-- begin Raw data --

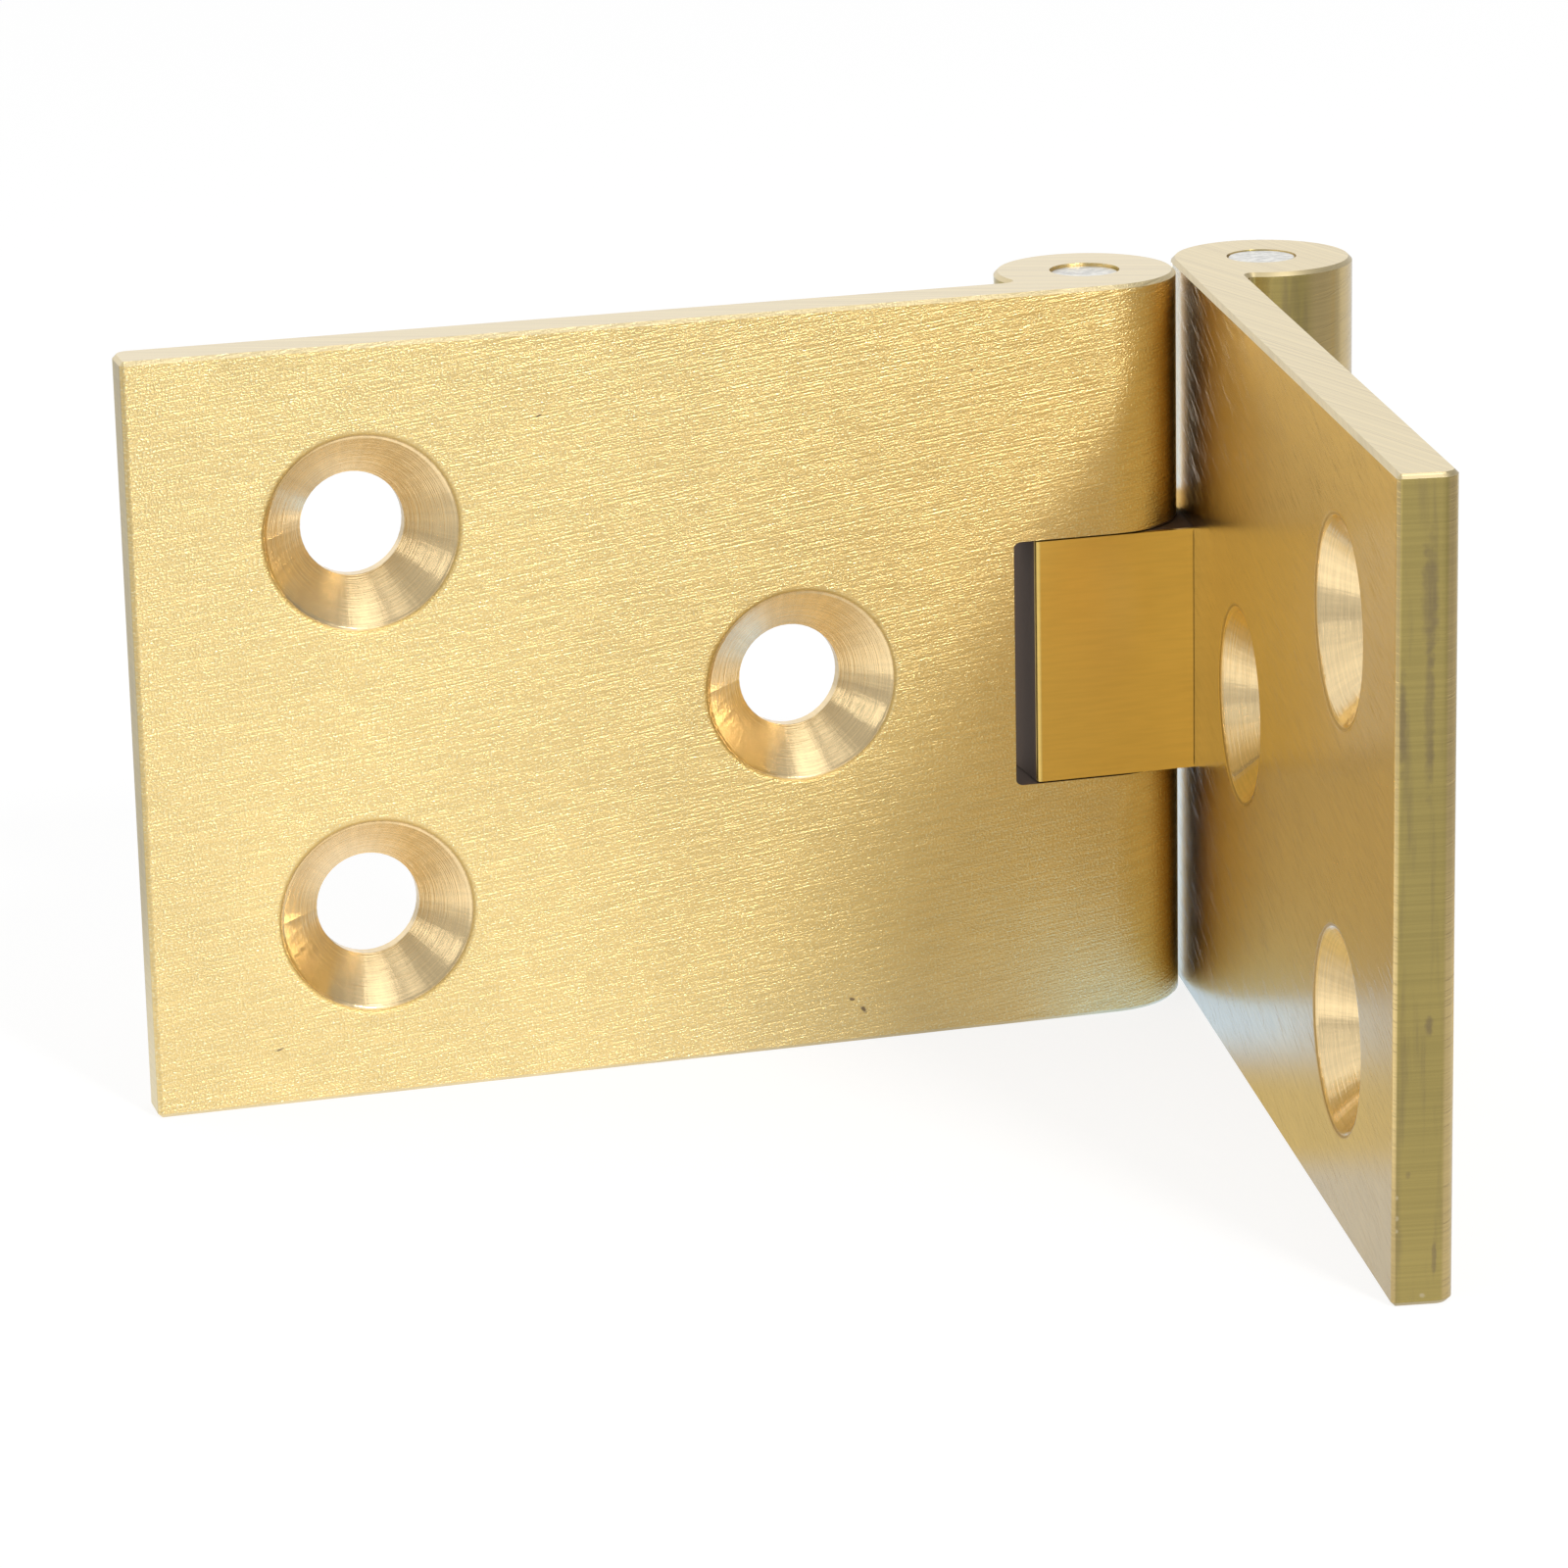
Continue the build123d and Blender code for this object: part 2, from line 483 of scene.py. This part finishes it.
def leaf_brightness(graph, skin, wear, tone):
    """Brightness that the grain, the saw lines and the turned rings give the colour."""
    dark, light = GRAIN_SHADE
    brushed = graph.product(graph.band(wear.grain, *NARROW, dark * tone, light * tone),
                            graph.band(wear.clouds, *WIDE, *CLOUD_SHADE))
    turned = graph.product(graph.band(wear.rings, *WIDE, *RING_SHADE),
                           graph.band(wear.chatter, *WIDE, *CHATTER_SHADE))
    brightness = graph.blend(skin.on_cut, brushed, graph.band(wear.saw, *WIDE, *SAW_SHADE))
    return graph.blend(skin.on_cone, brightness, turned)


def leaf_roughness(graph, skin, satin):
    """Satin on the brushed faces, and another roughness on each other kind of face."""
    roughness = graph.blend(skin.on_break, satin, EDGE_ROUGHNESS)
    roughness = graph.blend(skin.on_cut, roughness, CUT_ROUGHNESS)
    roughness = graph.blend(skin.on_rim, roughness, RIM_ROUGHNESS)
    roughness = graph.blend(skin.on_cone, roughness, CONE_ROUGHNESS)
    return graph.blend(skin.in_slot, roughness, SLOT_SHADE_ROUGHNESS)


def leaf_relief(graph, skin, wear, grain_depth, scratch_depth):
    """Height of the finish in millimetres."""
    scratched = graph.product(wear.scratches, graph.blend(skin.on_end, scratch_depth, 0.0))
    brushed = graph.total(graph.product(graph.total(wear.grain, wear.flecks), grain_depth), scratched)
    turned = graph.total(graph.product(wear.rings, RING_DEPTH), graph.product(wear.chatter, CHATTER_DEPTH))
    relief = graph.blend(skin.on_cone, brushed, turned)
    return graph.blend(skin.on_cut, relief, graph.product(wear.saw, SAW_DEPTH))


def leaf_brass(name, leaf, finish, marks=(), stains=(), nicks=()):
    """Brushed brass with turned countersinks, sawn edges, a slot painted dark brown as shade and a few marks."""
    material, graph = new_material(name)
    skin = Skin(graph, leaf)
    wear = Wear(graph, leaf, skin, finish["seed"])
    color = leaf_color(graph, skin, wear, finish["tone"], finish["sparkle"], marks, stains, nicks)
    roughness = leaf_roughness(graph, skin, finish["satin"])
    relief = leaf_relief(graph, skin, wear, finish["grain_depth"], finish["scratch_depth"])
    tangent = graph.vector("ADD", graph.scale(UP, graph.outside(skin.on_cone)),
                           graph.scale(skin.outward, skin.on_cone))
    tangent = graph.vector("ADD", tangent, graph.scale(leaf.along, skin.on_cut))
    metal(graph, color, roughness, LEAF_ANISOTROPY, graph.bump(relief, MM), graph.to_world(tangent),
          bare=graph.outside(skin.in_slot), lacquer=graph.blend(skin.in_slot, LACQUER, 0.0))
    return material


def link_brass():
    """Smoother amber brass, painted dark brown as shade on the ends and sides that turn inside the slots."""
    material, graph = new_material("link_brass")
    place = graph.node("TexCoord").outputs["Object"]
    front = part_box("link")[0].y
    depth = graph.minus(graph.node("SeparateXYZ", ((0, place),)).outputs["Y"], front)
    shaded_inside = graph.product(graph.band(depth, *LINK_SHADE_START), graph.band(depth, *LINK_SHADE_END))
    brushed = graph.noise(graph.vector("MULTIPLY", place, LINK_STREAKS))
    clouds = graph.noise(place, LINK_CLOUDS)
    shine = graph.product(graph.band(brushed, *WIDE, *STREAK_SHADE), graph.band(clouds, *WIDE, *CLOUD_SHADE))
    # Ends and sides inside the slots painted dark brown as shade
    color = graph.mix(shaded_inside, graph.scale(LINK_AMBER, shine), SLOT_SHADE_BROWN)
    roughness = graph.blend(shaded_inside, LINK_ROUGHNESS, SLOT_SHADE_ROUGHNESS)
    metal(graph, color, roughness, LINK_ANISOTROPY, graph.bump(brushed, STREAK_DEPTH * MM),
          graph.to_world(UP), bare=graph.outside(shaded_inside))
    return material


def pin_steel():
    """Grey metal with mottled, lightly filed ends."""
    material, graph = new_material("pin_steel")
    place = graph.node("TexCoord").outputs["Object"]
    mottle = graph.noise(place, PIN_MOTTLE, detail=4.0, roughness=0.6)
    color = graph.scale(PIN_SILVER, graph.band(mottle, *NARROW, *MOTTLE_SHADE))
    metal(graph, color, PIN_ROUGHNESS, 0.0, graph.bump(mottle, MOTTLE_DEPTH * MM), graph.to_world(UP))
    return material


def paint(node, material):
    """Put one material on the whole of a CAD node."""
    node.data.materials.clear()
    node.data.materials.append(material)


def make_floor():
    """White floor. Metal sees a painted reflection of it: darker in front, to the right and in front of the fixed
    leaf's foot, brighter and cool in the corner between the leaves, and warm in front of the fixed leaf. It keeps
    the hinge's shadow.
    """
    bpy.ops.mesh.primitive_circle_add(vertices=FLOOR_CORNERS, radius=FLOOR_RADIUS, fill_type="NGON")
    floor = bpy.context.object
    floor.name = "floor"
    material, graph = new_material("floor_white")
    rays = graph.node("LightPath").outputs
    to_camera = rays["Is Camera Ray"]
    by_metal = graph.math("MAXIMUM", rays["Is Glossy Ray"], rays["Is Transmission Ray"])
    seen = graph.math("MAXIMUM", to_camera, by_metal)
    place = graph.node("SeparateXYZ", ((0, graph.node("TexCoord").outputs["Object"]),)).outputs

    # Painted reflection: brightness and tints that only metal sees, not the camera
    corner = graph.steps(place, CORNER_ZONE)
    studio = graph.product(graph.steps(place, FLOOR_IN_FRONT),
                           graph.band(graph.steps(place, FOOT_ZONE), 0.0, 1.0, 1.0, FOOT_LEVEL))
    studio = graph.blend(graph.steps(place, BEHIND_ZONE), studio, graph.steps(place, FLOOR_BEHIND))
    studio = graph.product(studio, graph.band(corner, 0.0, 1.0, 1.0, CORNER_LEVEL))
    strength = graph.blend(to_camera, studio, FLOOR_STRENGTH)

    unseen = graph.outside(to_camera)
    tint = graph.mix(graph.product(graph.steps(place, GLOW_ZONE), unseen), PLAIN_WHITE, BRASS_GLOW)
    tint = graph.mix(graph.product(corner, unseen), tint, COOL_WHITE)
    matte = graph.node("BsdfDiffuse", (("Color", FLOOR_WHITE),)).outputs[0]
    plain = graph.node("Emission", (("Color", tint), ("Strength", strength))).outputs[0]
    share = graph.product(seen, FLOOR_SHARE)
    surface = graph.node("MixShader", ((0, share), (1, matte), (2, plain))).outputs[0]
    graph.node("OutputMaterial", (("Surface", surface),))
    floor.data.materials.append(material)


def make_world():
    """White to the camera. In metal it is white behind the hinge, and darker in front and to the right."""
    world = bpy.data.worlds.new("studio")
    bpy.context.scene.world = world
    world.use_nodes = True
    graph = Graph(world.node_tree)
    rays = graph.node("LightPath").outputs
    direction = graph.node("SeparateXYZ", ((0, graph.node("TexCoord").outputs["Generated"]),)).outputs
    strength = graph.blend(rays["Is Camera Ray"], graph.steps(direction, WORLD_AROUND), 1.0)
    light = graph.node("Background", (("Color", PLAIN_WHITE), ("Strength", strength))).outputs[0]
    graph.node("OutputWorld", (("Surface", light),))


def add_softbox(name, direction, distance, width, height, power):
    """Area lamp in a direction from the hinge's middle, facing it."""
    lamp = bpy.data.lights.new(name, "AREA")
    lamp.shape = "RECTANGLE"
    lamp.size = width
    lamp.size_y = height
    lamp.energy = power
    softbox = bpy.data.objects.new(name, lamp)
    bpy.context.scene.collection.objects.link(softbox)
    middle = (cad_box[0] + cad_box[1]) / 2
    softbox.location = middle + Vector(direction).normalized() * distance
    softbox.rotation_euler = Vector(direction).to_track_quat("Z", "Y").to_euler()


def make_camera():
    """Camera at the photograph's place, from yaw, pitch and roll."""
    camera = bpy.data.cameras.new("camera")
    camera.sensor_width = SENSOR_MM
    camera.lens = FOCAL_PIXELS / IMAGE_PIXELS * SENSOR_MM
    camera.clip_start = CLIP_START
    forward = Vector((math.sin(CAMERA_YAW) * math.cos(CAMERA_PITCH),
                      math.cos(CAMERA_YAW) * math.cos(CAMERA_PITCH),
                      math.sin(CAMERA_PITCH)))
    level = Vector((math.cos(CAMERA_YAW), -math.sin(CAMERA_YAW), 0))
    upright = level.cross(forward)
    right = level * math.cos(CAMERA_ROLL) + upright * math.sin(CAMERA_ROLL)
    top = right.cross(forward)
    stand = bpy.data.objects.new("camera", camera)
    turn = Matrix((right, top, -forward)).transposed().to_4x4()
    stand.matrix_world = Matrix.Translation(CAMERA_PLACE) @ turn
    bpy.context.scene.collection.objects.link(stand)
    bpy.context.scene.camera = stand


make_camera()
joints = {joint["name"]: joint for joint in frame["joints"]}
fixed = Leaf("fixed", joints["fixed_pin_turn"]["pos_m"])
flap = Leaf("flap", joints["flap_pin_turn"]["pos_m"])
paint(fixed.node, leaf_brass("fixed_brass", fixed, FIXED_FINISH, marks=FIXED_MARKS))
paint(flap.node, leaf_brass("flap_brass", flap, FLAP_FINISH, stains=FLAP_END_STAINS, nicks=FLAP_END_NICKS))
paint(frame["nodes"]["link"], link_brass())
for pin in ("fixed_pin", "flap_pin"):
    paint(frame["nodes"][pin], pin_steel())

make_floor()
make_world()
for softbox in SOFTBOXES:
    add_softbox(*softbox)
bpy.context.scene.view_settings.view_transform = "Standard"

-- end Raw data --

#### Task:
Pick out the lines that have the word "from". Copy them all.

#### Correct answer:
Continue the build123d and Blender code for this object: part 2, from line 483 of scene.py. This part finishes it.
    """Area lamp in a direction from the hinge's middle, facing it."""
    """Camera at the photograph's place, from yaw, pitch and roll."""